Materi berikutnya membahas mekanisme pengalokasian perizinan pertambangan minerba yang kini berbasis izin, bukan kontrak, serta implikasinya terhadap tata kelola. Juga menjelaskan tentang bagaimana bentuk pengurusan perizinan dan persyaratan serta mekanisme pemberiannya.
Pada hari kedua, PWYP Indonesia membawakan tiga materi tambahan. Pertama, mengenai hak dan kewajiban pemegang izin pertambangan.
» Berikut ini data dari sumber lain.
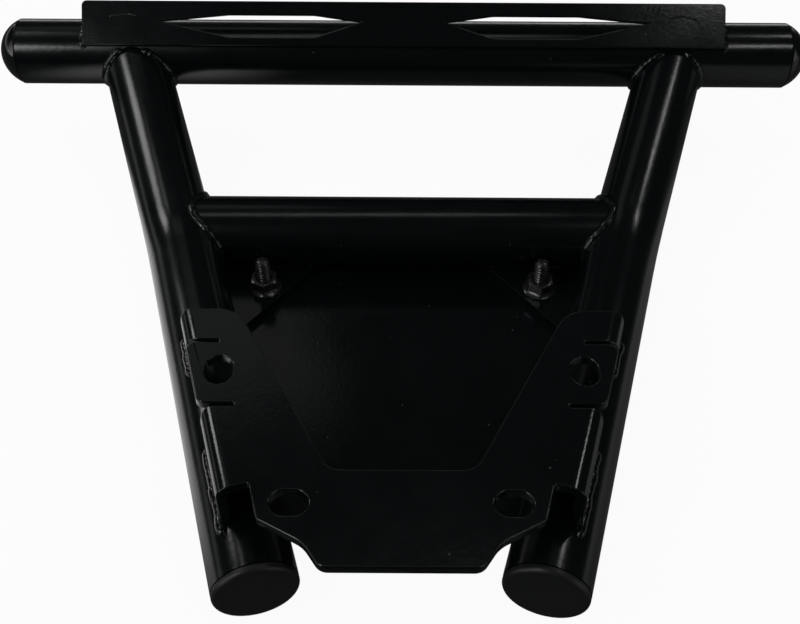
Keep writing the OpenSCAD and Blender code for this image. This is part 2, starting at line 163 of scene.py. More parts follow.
class BumperWeldProps(bpy.types.PropertyGroup):
    """The rippled weld beads."""

    joint_radius: FloatProperty(
        name="Joint bead", description="Radius of the beads round the tube joints",
        min=0.001, max=0.006, unit="LENGTH", default=2.6 * MM)
    plate_radius: FloatProperty(
        name="Plate bead", description="Radius of the beads at the bracket and the strip's ends",
        min=0.0005, max=0.004, unit="LENGTH", default=2.6 * MM)
    thin_radius: FloatProperty(
        name="Gusset bead", description="Radius of the thin beads along the gussets",
        min=0.0005, max=0.004, unit="LENGTH", default=1.6 * MM)
    arch_radius: FloatProperty(
        name="Strip arches", description="Radius of the faint ridges on the strip plate",
        min=0.0003, max=0.002, unit="LENGTH", default=0.7 * MM)
    ripple_pitch: FloatProperty(
        name="Ripple spacing", description="Distance between the ripples of a bead",
        min=0.0005, max=0.006, unit="LENGTH", default=3.4 * MM)
    ripple_depth: FloatProperty(
        name="Ripple depth", description="Depth of the ripples, as a share of the bead's radius",
        min=0, max=0.6, subtype="FACTOR", default=0.07)
    wander: FloatProperty(
        name="Wander", description="How far a bead strays from an even line",
        min=0, max=0.002, unit="LENGTH", default=0.8 * MM)
    seed: IntProperty(
        name="Seed", description="Fixed seed of the beads' uneven shape", min=0, default=7)


class BumperFastenerProps(bpy.types.PropertyGroup):
    """The studs and flange nuts that hold the skid plate."""

    thread_pitch: FloatProperty(
        name="Thread pitch", description="Distance between the turns of the thread",
        min=0.0005, max=0.003, unit="LENGTH", default=1.8 * MM)
    thread_depth: FloatProperty(
        name="Thread depth", description="Depth of the thread",
        min=0.0001, max=0.001, unit="LENGTH", default=0.8 * MM)
    stud_radius: FloatProperty(
        name="Stud radius", description="Outer radius of the thread",
        min=0.002, max=0.006, unit="LENGTH", default=4.0 * MM)
    nut_across: FloatProperty(
        name="Nut width", description="Width of the nuts across flats",
        min=0.008, max=0.02, unit="LENGTH", default=13.0 * MM)


class BumperStageProps(bpy.types.PropertyGroup):
    """The camera, the lamps and the floor."""

    camera_at: FloatVectorProperty(
        name="Camera position", description="Where the camera stands", subtype="XYZ",
        unit="LENGTH", size=3, default=(-0.0010607, -0.3943047, 0.4422036))
    camera_down: FloatProperty(
        name="Camera pitch", description="How far the camera looks down from level",
        subtype="ANGLE", default=math.radians(47.6225))
    camera_roll: FloatProperty(
        name="Camera roll", description="How far the camera is turned about its view",
        subtype="ANGLE", default=math.radians(0.3464))
    lens: FloatProperty(
        name="Lens", description="Focal length for a 36 mm wide sensor",
        min=10, max=200, default=49.2336)
    lamp_level: FloatProperty(
        name="Lamp level", description="Brightness of all lamps together", min=0, default=1.0)
    fill_level: FloatProperty(
        name="Fill level", description="Even light from all round", min=0, default=0.45)


GROUPS = {
    "coat": BumperCoatProps, "edges": BumperEdgeProps, "welds": BumperWeldProps,
    "fasteners": BumperFastenerProps, "stage": BumperStageProps,
}


class BumperProps(bpy.types.PropertyGroup):
    """Everything that a user of the bumper may change."""

    coat: PointerProperty(type=BumperCoatProps)
    edges: PointerProperty(type=BumperEdgeProps)
    welds: PointerProperty(type=BumperWeldProps)
    fasteners: PointerProperty(type=BumperFastenerProps)
    stage: PointerProperty(type=BumperStageProps)


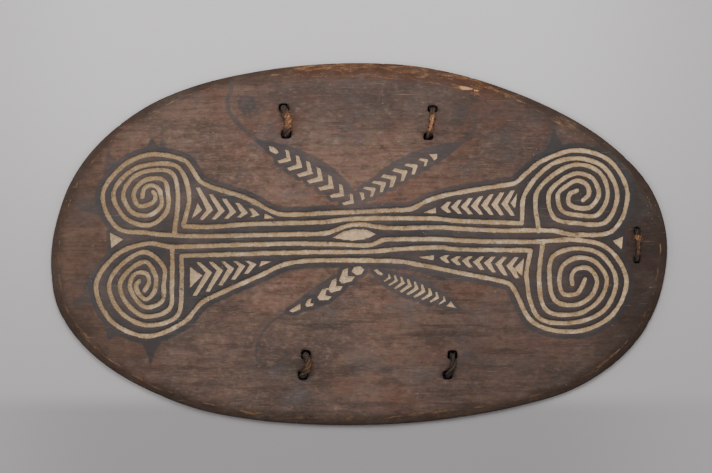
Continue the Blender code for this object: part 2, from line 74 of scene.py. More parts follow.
SPIRALS = {
    "upper_left": {
        "middle": (-339, 80), "ring": (79, 65, 64, 76, 75, 62),
        "short_foot": (-299, 15), "short_arm": (46, 50, 39, 39, 43, 40, 33, 26, 18, 17, 15, 13),
        "short_end": (-351, 76),
        "long_arm": (64, 64, 49, 50, 59, 54, 49, 39, 30, 33, 26, 24, 26, 25, 15, 12, 9),
        "long_end": (-334, 85)},
    "upper_right": {
        "middle": (354, 81), "ring": (78, 71, 75, 81, 82, 66),
        "short_foot": (290, 21), "short_arm": (67, 49, 48, 50, 49, 46, 34, 37, 32, 22, 22, 21, 18),
        "short_end": (362, 71),
        "long_arm": (86, 65, 58, 61, 64, 64, 47, 54, 47, 34, 34, 35, 34, 29, 22, 21, 13),
        "long_end": (353, 87)},
    "lower_left": {
        "middle": (-345, -66), "ring": (86, 83, 81, 81, 68, 67),
        "short_foot": (-302, -4), "short_arm": (42, 54, 51, 43, 42, 36, 37, 22, 16, 18, 23, 18, 16),
        "short_end": (-356, -59),
        "long_arm": (58, 71, 65, 60, 60, 51, 53, 41, 29, 37, 36, 27, 26, 25, 19, 7),
        "long_end": (-347, -75)},
    "lower_right": {
        "middle": (352, -58), "ring": (98, 83, 81, 81, 72, 65),
        "short_foot": (297, 3), "short_arm": (61, 69, 55, 49, 49, 42, 36, 32, 28, 31, 22, 13),
        "short_end": (366, -56),
        "long_arm": (81, 86, 68, 66, 64, 57, 51, 54, 44, 48, 40, 35, 33, 27, 18, 11),
        "long_end": (345, -65)}}
print(len(SPIRALS), "spirals")

# %% Long lines
UPPER_EDGE = ((-267, 116), (-258, 103), (-240, 93), (-184, 75), (-134, 50), (-109, 48), (-59, 50),
              (52, 55), (84, 57), (110, 70), (139, 79), (223, 94), (252, 99), (270, 114))
LOWER_EDGE = ((-255, -95), (-233, -83), (-159, -50), (-122, -33), (-85, -27), (-35, -26),
              (66, -28), (102, -34), (182, -50), (226, -59), (245, -66))
UPPER_OUTER = ((-284, 29), (-242, 28), (-184, 32), (-59, 36), (-10, 41), (65, 42), (131, 41),
               (153, 38), (263, 34))
LOWER_OUTER = ((-287, -19), (-258, -18), (-85, -13), (15, -12), (65, -8), (131, -5), (153, -8),
               (277, -10))
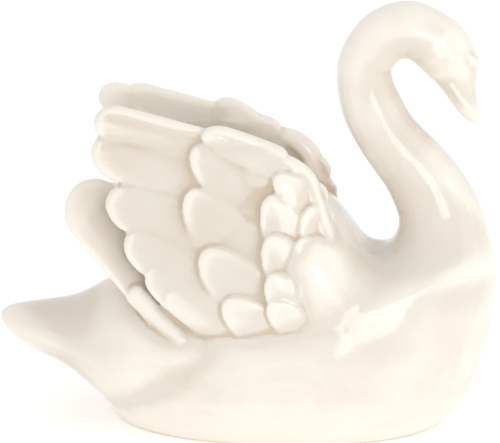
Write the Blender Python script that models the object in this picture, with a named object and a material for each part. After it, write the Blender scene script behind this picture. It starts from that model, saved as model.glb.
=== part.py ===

Menjelaskan tentang pemenuhan kewajiban pemegang izin yang saat ini berlaku pasca UU No 2/2025. Juga sanksi yang diberikan bila pemegang abai terhadap kewajibannya. Salah satu yang menjadi sorotan pada sesi materi ini yakni persoalan kewajiban reklamasi dan pasca tambang.
Kedua, memahami aliran penerimaan negara dari minerba. Ini mengulas tentang bagaimana aliran penerimaan negara —Penerimaan Negara bukan Pajak (PBNP) minerba— dari pemegang izin pertambangan hingga masuk ke kas negara. Ketiga, mengulas mekanisme transfer penerimaan negara dari pemerintah pusat ke pemerintah daerah.
Sepanjang pelatihan, para peserta aktif berbagi pengalaman dan pandangan. Secara umum, regulasi sektor minerba dinilai telah cukup komprehensif, namun dalam praksis belum sepenuhnya berjalan. Salah satu yang menonjol adalah lemahnya pengawasan terhadap kewajiban reklamasi dan pasca tambang. Selain itu, sejumlah kebijakan juga menuai kritik, seperti pemberian kelonggaran royalti, lemahnya penegakan hukum, transparansi dokumen perizinan dan rencana kerja dan anggaran biaya (RKAB), serta partisipasi bermakna masyarakat. Catatan-catatan ini menjadi bekal advokasi bersama untuk mendorong perbaikan tata kelola pertambangan yang lebih adil, transparan, dan berpihak pada rakyat.